Should “serve.shutdown() at version 1.13.0” create new clusters ? Is it the intended behaviour ?

What is the recommended way to “clean the internal state” to be able to reconnect to the remote Ray Serve ?
I think “serve.context.set_global_client()” is not a public API.
I suppose “serve.shutdown()” should be used if I want to shutdown the remote server.
Could we have a new function to do this “cleaning” ?

If you set env variable RAY_ADDRESS=ray://YOURHOST:10001, and call “ray.shutdown() + serve.shutdown()”. This will shutdown your remote Ray Serve. Is this the intended behaviour ?

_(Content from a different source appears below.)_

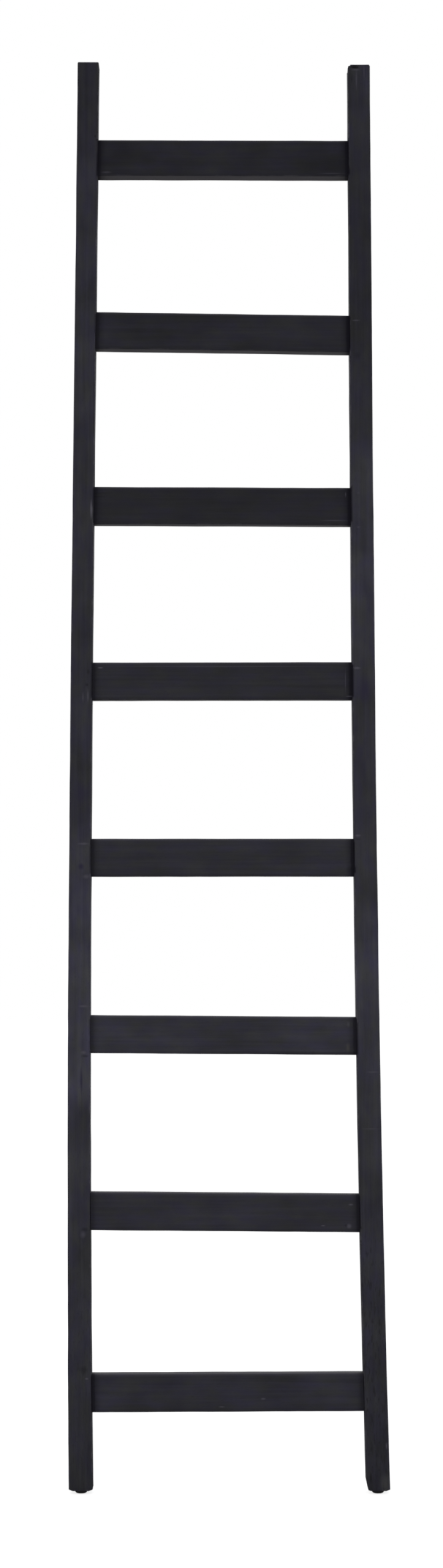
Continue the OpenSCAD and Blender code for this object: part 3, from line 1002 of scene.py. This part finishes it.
deselect()
bpy.ops.mesh.primitive_plane_add(size=60, location=(0, 0, 0))
floor = bpy.context.object
floor.name = "floor"
paint = new_material("white_floor_paint")
matt = add_node(paint, "ShaderNodeBsdfDiffuse", {"Color": linear("#e6e6e6")})
glow = add_node(paint, "ShaderNodeEmission", {"Color": linear("#ffffff"), "Strength": 0.7})
seen = add_node(paint, "ShaderNodeLightPath").outputs["Is Camera Ray"]
both = add_node(paint, "ShaderNodeAddShader", {0: matt, 1: glow})
lift = add_node(paint, "ShaderNodeMixShader", {0: seen, 1: matt, 2: both})
add_node(paint, "ShaderNodeOutputMaterial", {"Surface": lift})
floor.data.materials.append(paint)

room = bpy.data.worlds.new("white_studio")
bpy.context.scene.world = room
room.use_nodes = True
room.node_tree.nodes.clear()
ray = add_node(room, "ShaderNodeLightPath")
direct = add_node(room, "ShaderNodeMath", {
    0: ray.outputs["Is Camera Ray"], 1: ray.outputs["Is Glossy Ray"]}, operation="MAXIMUM")
clear = add_node(room, "ShaderNodeMath", {
    0: direct, 1: ray.outputs["Is Transmission Ray"]}, operation="MAXIMUM")
level = add_node(room, "ShaderNodeMapRange", {"Value": clear, "To Min": 0.55, "To Max": 1.0})
sky = add_node(room, "ShaderNodeBackground", {"Color": linear("#ffffff"), "Strength": level})
add_node(room, "ShaderNodeOutputWorld", {"Surface": sky})


def softbox(name, place, aim, width, height, power):
    """A soft lamp that faces a point of the ladder."""
    lamp = bpy.data.lights.new(name, "AREA")
    lamp.shape = "RECTANGLE"
    lamp.size = width
    lamp.size_y = height
    lamp.energy = power
    stand = bpy.data.objects.new(name, lamp)
    stand.location = place
    stand.rotation_euler = (Vector(aim) - Vector(place)).to_track_quat("-Z", "Y").to_euler()
    bpy.context.scene.collection.objects.link(stand)


softbox("front_softbox", place=(0, -5.2, 0.9), aim=(0, 0, 0.85), width=2.4, height=1.6, power=60)
for side in (left, right):
    softbox(
        side_name[side] + "_softbox", place=(side * 2.6, -2.4, 1.3), aim=(0, 0, 1.0),
        width=1.0, height=2.2, power=25)

# Camera: it stands 4.35 m in front of the ladder, between the heights of the third and fourth
# rungs, and looks slightly up.

lens_mm = 71.5
camera_place = (-9.7 * mm, -4.35, 0.746)
upward = math.radians(3.09)

view = bpy.data.cameras.new("camera")
view.lens = lens_mm
camera = bpy.data.objects.new("camera", view)
camera.location = camera_place
camera.rotation_euler = (math.pi / 2 + upward, 0, 0)
bpy.context.scene.collection.objects.link(camera)
bpy.context.scene.camera = camera
bpy.context.scene.view_settings.view_transform = "Standard"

See below an example of errors using “serve.shutdown()”.

Thanks in advance!


Example of errors using “serve.shutdown()”.
(environment variable RAY_ADDRESS is not set)

In [1]: import ray

In [2]: from ray import serve

In [3]: ray.init(address="ray://172.17.0.2:10001")
Out[3]: ClientContext(dashboard_url='172.17.0.2:8265', python_version='3.8.12', ray_version='1.13.0', ray_commit='e4ce38d001dbbe09cd21c497fedd03d692b2be3e', protocol_version='2022-03-16', _num_clients=1, _context_to_restore=<ray.util.client._ClientContext object at 0x7ff974cd07c0>)

In [4]: serve.list_deployments()
Out[4]: {}

In [5]: ray.shutdown()

In [6]: serve.shutdown()

In [7]: ray.is_initialized()
Out[7]: False

In [8]: ray.init(address="ray://172.17.0.2:10001")
Out[8]: ClientContext(dashboard_url='172.17.0.2:8265', python_version='3.8.12', ray_version='1.13.0', ray_commit='e4ce38d001dbbe09cd21c497fedd03d692b2be3e', protocol_version='2022-03-16', _num_clients=1, _context_to_restore=<ray.util.client._ClientContext object at 0x7ff974cd07c0>)

### "serve.list_deployments() is not called now"

In [9]: ray.shutdown()

In [10]: serve.shutdown()
2022-07-10 02:41:05,598	INFO services.py:1470 -- View the Ray dashboard at http://127.0.0.1:8265

### "Local cluster was created"

In [11]: ray.is_initialized()
Out[11]: True


In [12]: ray.init(address="ray://172.17.0.2:10001")
Out[12]: ClientContext(dashboard_url='172.17.0.2:8265', python_version='3.8.12', ray_version='1.13.0', ray_commit='e4ce38d001dbbe09cd21c497fedd03d692b2be3e', protocol_version='2022-03-16', _num_clients=1, _context_to_restore=<ray.util.client._ClientContext object at 0x7ff974cd07c0>)

In [13]: serve.list_deployments()
Out[13]: {}

In [14]: ray.shutdown()

In [15]: serve.shutdown()
Exception: Ray Client is not connected. Please connect by calling `ray.init`.

In [16]: ray.is_initialized()
Out[16]: True

In [17]: ray.init(address="ray://172.17.0.2:10001")
Out[17]: ClientContext(dashboard_url='172.17.0.2:8265', python_version='3.8.12', ray_version='1.13.0', ray_commit='e4ce38d001dbbe09cd21c497fedd03d692b2be3e', protocol_version='2022-03-16', _num_clients=1, _context_to_restore=<ray.util.client._ClientContext object at 0x7ff974cd07c0>)

In [18]: serve.list_deployments()
Caught schedule exception
Exception: Can't run an actor the server doesn't have a handle for

Hi @luisp, sorry you’re running into this, and thanks for the detailed investigation and reproduction steps! It’s not intended that serve.shutdown() create a new cluster; this sounds like a bug in Ray. Let me discuss with the team and get back to you.

I was able to reproduce this on Ray 1.13. I’ve filed an issue here [Serve] [Ray Client] `serve.shutdown()` starts new Ray cluster · Issue #26527 · ray-project/ray · GitHub

Thanks for reporting this!

1 Like

Hello @architkulkarni!

Thanks for your response! I will be watching the issue #26527.

Well, I decided to check the other Serve API functions. For instance, if I just call serve.list_deployments(), then a local cluster is also created and I got the error “There is no instance running on this Ray cluster. Please call serve.start(detached=True) to start one.

So I would like to suggest something else: Serve API functions should never create clusters. They could connect to an existing cluster. A remote cluster if RAY_ADDRESS is set. A local cluster otherwise.

Once again, thanks!!
And congratulations for the great project!

Thanks for the feedback, I agree Serve API functions should generally not create a Ray cluster! Perhaps serve.start() should still create one, for simplicity. But I think for all other APIs, creating a Ray cluster is an unexpected side effect.